── Provided material ──

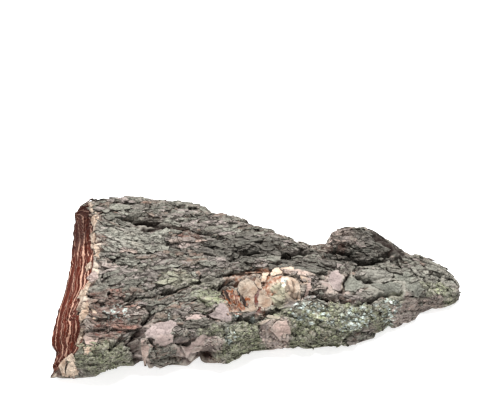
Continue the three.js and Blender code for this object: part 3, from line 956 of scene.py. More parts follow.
GREY_GREEN = linear(86, 84, 76)
DEEP_GREEN = linear(64, 67, 58)
PALE_GREY = linear(140, 140, 130)
LAVENDER = linear(147, 134, 131)
PINK_TAN = linear(176, 153, 142)
PINK_BROWN = linear(128, 96, 84)
CREAM = linear(184, 167, 150)
TAN = linear(136, 102, 78)
ORANGE = linear(128, 70, 38)
YELLOW_GREEN = linear(134, 134, 114)
MOSS_GREEN = linear(132, 138, 106)
MINT = linear(200, 214, 208)
RED_BROWN = linear(106, 62, 52)
SHADE_BROWN = linear(50, 38, 34)
DARK_AND_SHADOWED_GREY = linear(52, 52, 49)
CORK_RED = linear(102, 42, 27)
CORK_DEEP = linear(66, 24, 15)
CORK_SHADE = linear(30, 12, 8)
LAMELLA = linear(212, 168, 146)
BAST = linear(112, 76, 54)

BARK_GLOSS = 0.12
WIDE_SPOTS = 60  # per metre
FINE_SPOTS = 260
LICHEN_SPOTS = 330
STAIN_SPOTS = 150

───

**Stated problem**. Output all of the data above without any alteration.

**Written response**.
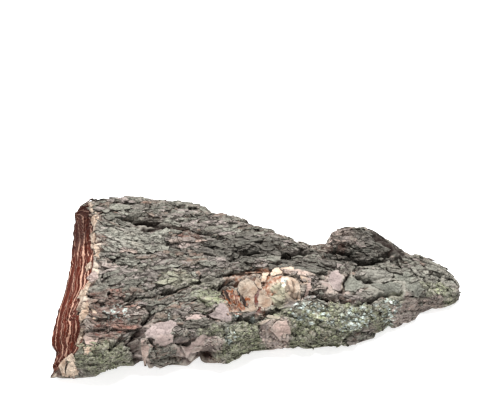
Continue the three.js and Blender code for this object: part 3, from line 956 of scene.py. More parts follow.
GREY_GREEN = linear(86, 84, 76)
DEEP_GREEN = linear(64, 67, 58)
PALE_GREY = linear(140, 140, 130)
LAVENDER = linear(147, 134, 131)
PINK_TAN = linear(176, 153, 142)
PINK_BROWN = linear(128, 96, 84)
CREAM = linear(184, 167, 150)
TAN = linear(136, 102, 78)
ORANGE = linear(128, 70, 38)
YELLOW_GREEN = linear(134, 134, 114)
MOSS_GREEN = linear(132, 138, 106)
MINT = linear(200, 214, 208)
RED_BROWN = linear(106, 62, 52)
SHADE_BROWN = linear(50, 38, 34)
DARK_AND_SHADOWED_GREY = linear(52, 52, 49)
CORK_RED = linear(102, 42, 27)
CORK_DEEP = linear(66, 24, 15)
CORK_SHADE = linear(30, 12, 8)
LAMELLA = linear(212, 168, 146)
BAST = linear(112, 76, 54)

BARK_GLOSS = 0.12
WIDE_SPOTS = 60  # per metre
FINE_SPOTS = 260
LICHEN_SPOTS = 330
STAIN_SPOTS = 150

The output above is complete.